Mais comment ? Manifestement, a réflexion n’est pas achevée. Le Président cherche la voie, fort étroite, que les Français pourraient suivre : celle d’une protection qui n’étoufferait pas l’initiative, d’une intervention de l’Etat qui ne détruirait pas la liberté d’action. Tel est sans aucun doute le bon chemin, qu’il n’est pas facile de suivre. Il faudrait au Président une force et une capacité d’invention singulière pour venir à bout des corporatismes sans laisser les hommes exposés à la « loi du marché », pour rendre aux entreprises le sens de l’initiative, et pour instituer une nouvelle relation entre l’Etat et la société.
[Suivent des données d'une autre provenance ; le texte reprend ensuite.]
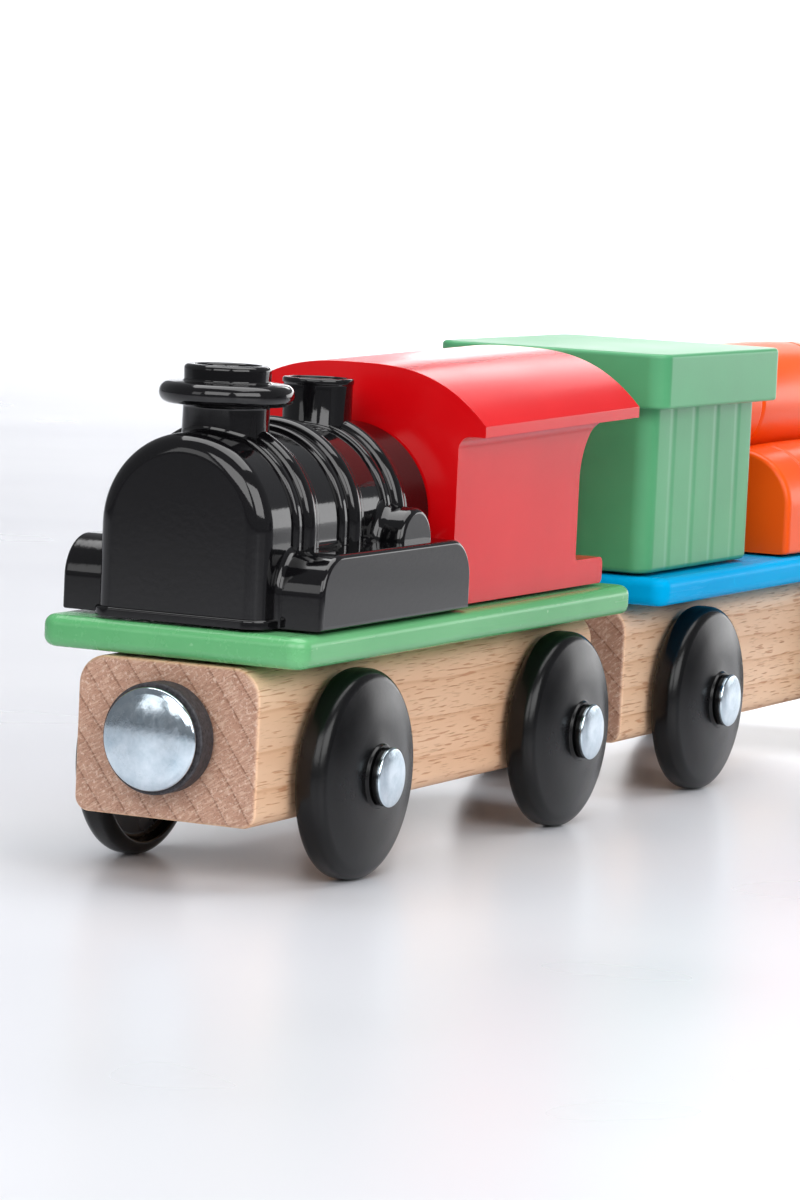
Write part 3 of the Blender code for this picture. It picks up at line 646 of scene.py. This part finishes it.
SPLASHER_SINK = 0.2 * MM
SPLASHER_DEPTH = 2.0 * MM
CHIMNEY_RADIUS = 4.1 * MM
CHIMNEY_FILLET = 0.5 * MM
DOME_RADIUS = 3.37 * MM
DOME_FILLET = 0.4 * MM
FILLET_SINK = 1.5 * MM
FILLET_OVERLAP = 0.01 * MM
ROOT_DEPTH = 1.0 * MM
SPLASHER_ROOT_DEPTH = 0.1 * MM


def band_height(offset):
    """How far a band stands above the barrel: a flat base, round at its edges, with one bead."""
    across = abs(offset)
    height = BAND_HEIGHT
    past = across - (BAND_HALF_WIDTH - BAND_EDGE)
    if past > 0:
        height *= math.sqrt(max(0, 1 - (past / BAND_EDGE) ** 2))
    if across < BEAD_HALF_WIDTH:
        height += BEAD_HEIGHT * math.sqrt(1 - (across / BEAD_HALF_WIDTH) ** 2)
    return height


def barrel_sections():
    """(offset, height above the barrel) pairs: the rounded front edge and the banding."""
    sections = []
    for step in range(10):
        angle = math.radians(10 * step)
        sections.append((BOILER_FRONT + BARREL_EDGE * (1 - math.cos(angle)),
                         -BARREL_EDGE * (1 - math.sin(angle))))
    samples = 46
    for band in BANDS:
        for step in range(-samples, samples + 1):
            offset = BAND_HALF_WIDTH * step / samples
            sections.append((band + offset, band_height(offset)))
    sections.append((BOILER_REAR, 0))
    return sections


def arch_ring(x, radius, bottom, steps=56):
    """An upright arch: a half round on straight sides, standing at a place along X."""
    ring = [(x, radius, bottom)]
    for step in range(steps + 1):
        angle = math.pi * step / steps
        ring.append((x, radius * math.cos(angle), BARREL_CENTRE + radius * math.sin(angle)))
    ring.append((x, -radius, bottom))
    return ring


def chimney_profile():
    corners = [
        (0, 37.0, 0), (4.15, 37.0, 0), (4.05, 44.2, 0.35), (6.35, 44.2, 0.98), (6.35, 46.2, 0.98),
        (4.05, 46.3, 0.25), (4.12, 47.9, 0.45), (3.05, 47.9, 0.3), (2.9, 47.35, 0.2),
        (1.7, 47.35, 0.1), (1.6, 47.15, 0.1), (0, 47.15, 0),
    ]
    return scaled(rounded(corners, 7))


def dome_profile():
    corners = [
        (0, 37.0, 0), (3.37, 37.0, 0), (3.37, 45.55, 0.1), (3.47, 45.7, 0.1), (3.47, 46.2, 0.25),
        (2.75, 46.2, 0.2), (2.65, 45.95, 0.1), (0, 45.95, 0),
    ]
    return scaled(rounded(corners, 6))


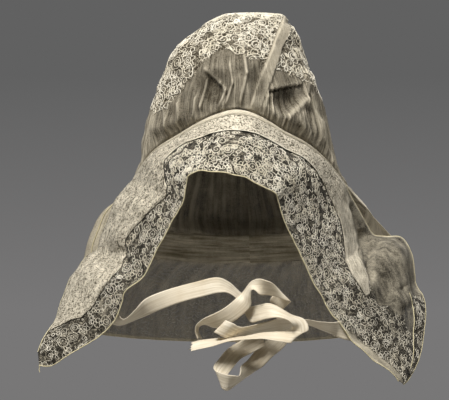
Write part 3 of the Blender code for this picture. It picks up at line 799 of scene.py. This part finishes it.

Il faudrait Ici se situe notre « pessimisme honnête » que le Président cherchait à combattre par le biais de « Libération ». Plutôt que de pessimisme, mieux vaudrait parler d’inquiétude -ce qui n’interdit pas l’espérance. Cette inquiétude a été aggravée par les choix du printemps dernier, et les résultats positifs soulignés par le Président ne parviennent pas à la dissiper. Le fait est que la politique de MM. Mauroy et Delors entraîne un chômage catastrophique et que la modernisation s’effectue dans le drame et la confusion. Mais surtout, l’ampleur de la tâche que s’est assignée le Président est sans commune mesure avec le temps qui lui est imparti. Ni la lucidité, ni la volonté, ni le sens de l’Etat de M. Mitterrand ne sont en cause : cette idée de l’avenir qu’il est en train de forger et d’éprouver peu à peu -ce qui implique approximations et échecs- ne peut s’accommoder des limites trop étroites d’un septennat. Maintenant que les principes d’unité, d’indépendance et d’arbitrage sont posés, la question de la continuité devient essentielle. Il faudra la résoudre, ou bien accepter de sacrifier la transformation de la société aux règles d’une Constitution qui n’est pas encore allée jusqu’au bout de sa logique monarchique.

***

(1)    « Libération » – 10 mai 1984

(2)    Cf. « Royaliste » 403 et 404

(3)    Cf. « Royaliste » 393 – Entretien avec Michel Herson.